▶ **What you have to do**
Show every line in the entries below where the word "origin" appears.

▶ **Dataset records**
# # # # #

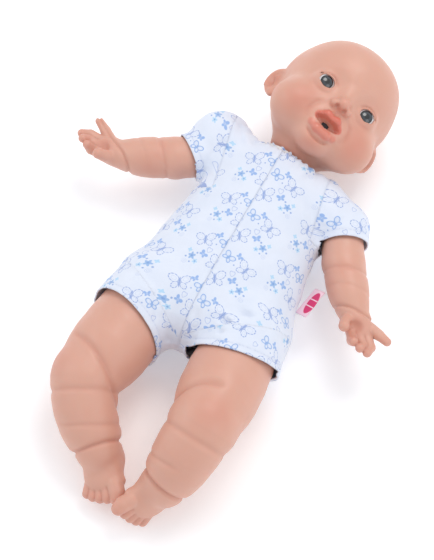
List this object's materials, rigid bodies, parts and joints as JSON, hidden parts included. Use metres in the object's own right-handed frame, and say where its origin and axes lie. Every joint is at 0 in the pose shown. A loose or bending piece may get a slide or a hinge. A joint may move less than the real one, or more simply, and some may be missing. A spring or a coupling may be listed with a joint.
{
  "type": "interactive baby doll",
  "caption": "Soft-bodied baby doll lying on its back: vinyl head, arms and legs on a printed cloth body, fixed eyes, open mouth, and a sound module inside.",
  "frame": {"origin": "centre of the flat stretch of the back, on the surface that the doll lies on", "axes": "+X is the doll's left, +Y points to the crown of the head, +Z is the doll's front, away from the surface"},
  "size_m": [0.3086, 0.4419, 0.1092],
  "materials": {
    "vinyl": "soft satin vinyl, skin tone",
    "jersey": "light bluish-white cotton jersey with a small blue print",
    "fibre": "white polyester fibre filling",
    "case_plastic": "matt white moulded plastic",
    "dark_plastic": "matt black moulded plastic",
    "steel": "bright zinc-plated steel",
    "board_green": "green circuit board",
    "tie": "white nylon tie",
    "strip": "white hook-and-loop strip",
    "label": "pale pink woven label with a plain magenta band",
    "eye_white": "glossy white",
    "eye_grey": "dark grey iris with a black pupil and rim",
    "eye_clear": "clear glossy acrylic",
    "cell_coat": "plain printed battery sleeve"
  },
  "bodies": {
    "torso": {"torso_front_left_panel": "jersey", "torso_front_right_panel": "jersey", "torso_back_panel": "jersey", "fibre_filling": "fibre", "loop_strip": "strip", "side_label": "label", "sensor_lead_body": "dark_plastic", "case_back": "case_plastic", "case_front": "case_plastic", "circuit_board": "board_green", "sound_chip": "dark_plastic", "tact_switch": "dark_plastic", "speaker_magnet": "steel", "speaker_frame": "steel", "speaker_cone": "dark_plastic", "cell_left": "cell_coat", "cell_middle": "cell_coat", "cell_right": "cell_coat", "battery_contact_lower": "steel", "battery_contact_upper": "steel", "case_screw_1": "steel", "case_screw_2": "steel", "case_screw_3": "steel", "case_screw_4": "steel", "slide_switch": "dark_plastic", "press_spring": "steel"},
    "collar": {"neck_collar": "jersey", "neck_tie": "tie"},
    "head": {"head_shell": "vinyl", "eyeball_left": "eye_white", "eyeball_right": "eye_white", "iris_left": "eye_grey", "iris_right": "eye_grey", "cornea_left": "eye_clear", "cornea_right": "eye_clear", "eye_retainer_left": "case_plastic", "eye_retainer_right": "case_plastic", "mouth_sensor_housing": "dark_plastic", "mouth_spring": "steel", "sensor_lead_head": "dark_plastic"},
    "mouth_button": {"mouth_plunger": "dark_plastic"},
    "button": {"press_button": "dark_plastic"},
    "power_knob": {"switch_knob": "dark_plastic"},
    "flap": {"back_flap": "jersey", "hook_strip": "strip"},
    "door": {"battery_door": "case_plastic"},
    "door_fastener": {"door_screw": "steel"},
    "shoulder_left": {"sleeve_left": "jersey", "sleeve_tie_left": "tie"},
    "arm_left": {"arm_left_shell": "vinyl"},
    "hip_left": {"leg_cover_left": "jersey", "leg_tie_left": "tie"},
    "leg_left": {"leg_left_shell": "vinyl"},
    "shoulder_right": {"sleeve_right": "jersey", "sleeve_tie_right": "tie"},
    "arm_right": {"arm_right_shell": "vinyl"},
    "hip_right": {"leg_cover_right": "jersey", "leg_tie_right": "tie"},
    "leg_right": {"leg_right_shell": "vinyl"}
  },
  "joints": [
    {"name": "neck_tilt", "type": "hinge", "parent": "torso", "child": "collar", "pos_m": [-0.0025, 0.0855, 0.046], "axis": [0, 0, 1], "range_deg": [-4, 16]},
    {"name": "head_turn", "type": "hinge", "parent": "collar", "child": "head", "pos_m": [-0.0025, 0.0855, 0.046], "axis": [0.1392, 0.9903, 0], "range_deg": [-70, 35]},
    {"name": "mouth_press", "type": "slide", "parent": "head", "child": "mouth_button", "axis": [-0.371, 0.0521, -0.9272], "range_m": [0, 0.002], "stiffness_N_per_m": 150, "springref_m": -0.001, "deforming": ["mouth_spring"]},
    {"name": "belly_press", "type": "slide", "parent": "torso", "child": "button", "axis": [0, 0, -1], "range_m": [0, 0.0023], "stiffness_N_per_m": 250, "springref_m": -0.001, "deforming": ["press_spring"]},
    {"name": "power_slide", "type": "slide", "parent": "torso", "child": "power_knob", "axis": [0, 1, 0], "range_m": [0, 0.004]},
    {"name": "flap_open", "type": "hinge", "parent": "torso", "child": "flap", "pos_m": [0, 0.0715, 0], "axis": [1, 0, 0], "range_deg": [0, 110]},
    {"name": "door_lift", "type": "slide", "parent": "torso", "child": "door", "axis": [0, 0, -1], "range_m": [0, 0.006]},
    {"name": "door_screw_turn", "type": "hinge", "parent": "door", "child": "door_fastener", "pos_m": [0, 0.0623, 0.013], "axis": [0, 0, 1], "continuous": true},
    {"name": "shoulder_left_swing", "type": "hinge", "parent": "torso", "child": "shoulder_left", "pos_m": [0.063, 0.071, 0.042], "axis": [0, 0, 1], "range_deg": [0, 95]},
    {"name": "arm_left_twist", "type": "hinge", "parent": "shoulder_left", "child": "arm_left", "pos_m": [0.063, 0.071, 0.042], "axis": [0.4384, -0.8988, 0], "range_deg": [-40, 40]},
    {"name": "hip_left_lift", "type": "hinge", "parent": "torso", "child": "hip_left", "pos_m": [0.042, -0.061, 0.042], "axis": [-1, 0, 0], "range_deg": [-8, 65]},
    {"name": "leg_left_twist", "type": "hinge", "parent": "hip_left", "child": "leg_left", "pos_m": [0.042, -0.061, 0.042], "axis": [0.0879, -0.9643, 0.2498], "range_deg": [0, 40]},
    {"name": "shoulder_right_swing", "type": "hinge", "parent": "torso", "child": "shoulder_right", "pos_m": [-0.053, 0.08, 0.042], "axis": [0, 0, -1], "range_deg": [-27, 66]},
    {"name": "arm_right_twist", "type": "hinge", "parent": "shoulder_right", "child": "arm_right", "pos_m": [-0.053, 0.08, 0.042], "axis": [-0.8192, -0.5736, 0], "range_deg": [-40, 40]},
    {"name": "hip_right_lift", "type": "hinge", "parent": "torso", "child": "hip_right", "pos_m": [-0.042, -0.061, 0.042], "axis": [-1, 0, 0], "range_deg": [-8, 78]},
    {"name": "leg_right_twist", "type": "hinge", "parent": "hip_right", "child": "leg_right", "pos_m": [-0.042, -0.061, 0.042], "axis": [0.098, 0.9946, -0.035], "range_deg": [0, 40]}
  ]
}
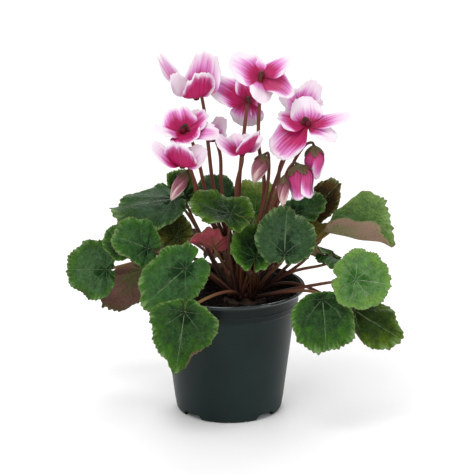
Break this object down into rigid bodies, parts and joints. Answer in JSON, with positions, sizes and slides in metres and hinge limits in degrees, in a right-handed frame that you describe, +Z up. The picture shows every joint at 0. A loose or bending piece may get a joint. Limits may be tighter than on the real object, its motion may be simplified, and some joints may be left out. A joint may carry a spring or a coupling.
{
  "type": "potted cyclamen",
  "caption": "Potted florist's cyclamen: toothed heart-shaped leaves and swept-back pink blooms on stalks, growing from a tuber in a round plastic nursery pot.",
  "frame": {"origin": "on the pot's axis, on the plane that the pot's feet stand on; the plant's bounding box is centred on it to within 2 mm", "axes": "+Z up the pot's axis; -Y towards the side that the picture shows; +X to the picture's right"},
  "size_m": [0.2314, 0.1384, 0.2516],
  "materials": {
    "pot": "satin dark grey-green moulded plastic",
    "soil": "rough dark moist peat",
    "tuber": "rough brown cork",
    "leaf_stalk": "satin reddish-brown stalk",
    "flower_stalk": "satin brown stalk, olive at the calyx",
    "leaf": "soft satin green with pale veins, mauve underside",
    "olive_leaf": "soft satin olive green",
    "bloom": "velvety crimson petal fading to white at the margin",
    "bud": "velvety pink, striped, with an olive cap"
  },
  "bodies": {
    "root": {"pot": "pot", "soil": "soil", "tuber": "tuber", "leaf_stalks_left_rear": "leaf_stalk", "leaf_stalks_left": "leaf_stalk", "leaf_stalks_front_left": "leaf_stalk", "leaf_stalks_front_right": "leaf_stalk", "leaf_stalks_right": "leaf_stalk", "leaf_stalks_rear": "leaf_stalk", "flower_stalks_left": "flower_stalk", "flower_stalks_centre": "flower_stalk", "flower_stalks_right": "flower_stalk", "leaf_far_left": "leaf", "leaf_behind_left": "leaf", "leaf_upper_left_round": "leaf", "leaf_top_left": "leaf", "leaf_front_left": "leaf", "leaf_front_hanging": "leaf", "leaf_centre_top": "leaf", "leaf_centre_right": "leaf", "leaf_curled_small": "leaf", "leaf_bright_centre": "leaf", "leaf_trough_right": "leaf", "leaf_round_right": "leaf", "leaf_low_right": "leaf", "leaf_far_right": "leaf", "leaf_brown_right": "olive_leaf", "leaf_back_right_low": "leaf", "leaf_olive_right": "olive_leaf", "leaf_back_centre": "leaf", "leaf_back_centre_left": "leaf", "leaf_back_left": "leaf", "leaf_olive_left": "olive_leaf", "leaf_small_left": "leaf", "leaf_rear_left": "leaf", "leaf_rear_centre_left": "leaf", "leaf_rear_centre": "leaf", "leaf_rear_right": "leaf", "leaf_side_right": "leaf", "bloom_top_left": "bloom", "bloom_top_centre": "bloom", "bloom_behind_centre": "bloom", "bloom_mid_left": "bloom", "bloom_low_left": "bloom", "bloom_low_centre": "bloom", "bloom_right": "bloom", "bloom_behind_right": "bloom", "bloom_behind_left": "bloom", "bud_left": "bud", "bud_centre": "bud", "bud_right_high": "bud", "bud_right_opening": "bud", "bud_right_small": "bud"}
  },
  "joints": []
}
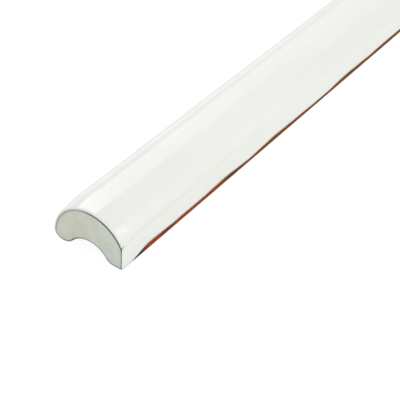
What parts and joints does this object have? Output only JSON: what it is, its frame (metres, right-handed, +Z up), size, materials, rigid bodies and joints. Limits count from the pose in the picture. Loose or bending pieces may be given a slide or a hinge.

# # # # #

▶ **Answer to this task**
List this object's materials, rigid bodies, parts and joints as JSON, hidden parts included. Use metres in the object's own right-handed frame, and say where its origin and axes lie. Every joint is at 0 in the pose shown. A loose or bending piece may get a slide or a hinge. A joint may move less than the real one, or more simply, and some may be missing. A spring or a coupling may be listed with a joint.
  "frame": {"origin": "centre of the flat stretch of the back, on the surface that the doll lies on", "axes": "+X is the doll's left, +Y points to the crown of the head, +Z is the doll's front, away from the surface"},
  "frame": {"origin": "on the pot's axis, on the plane that the pot's feet stand on; the plant's bounding box is centred on it to within 2 mm", "axes": "+Z up the pot's axis; -Y towards the side that the picture shows; +X to the picture's right"},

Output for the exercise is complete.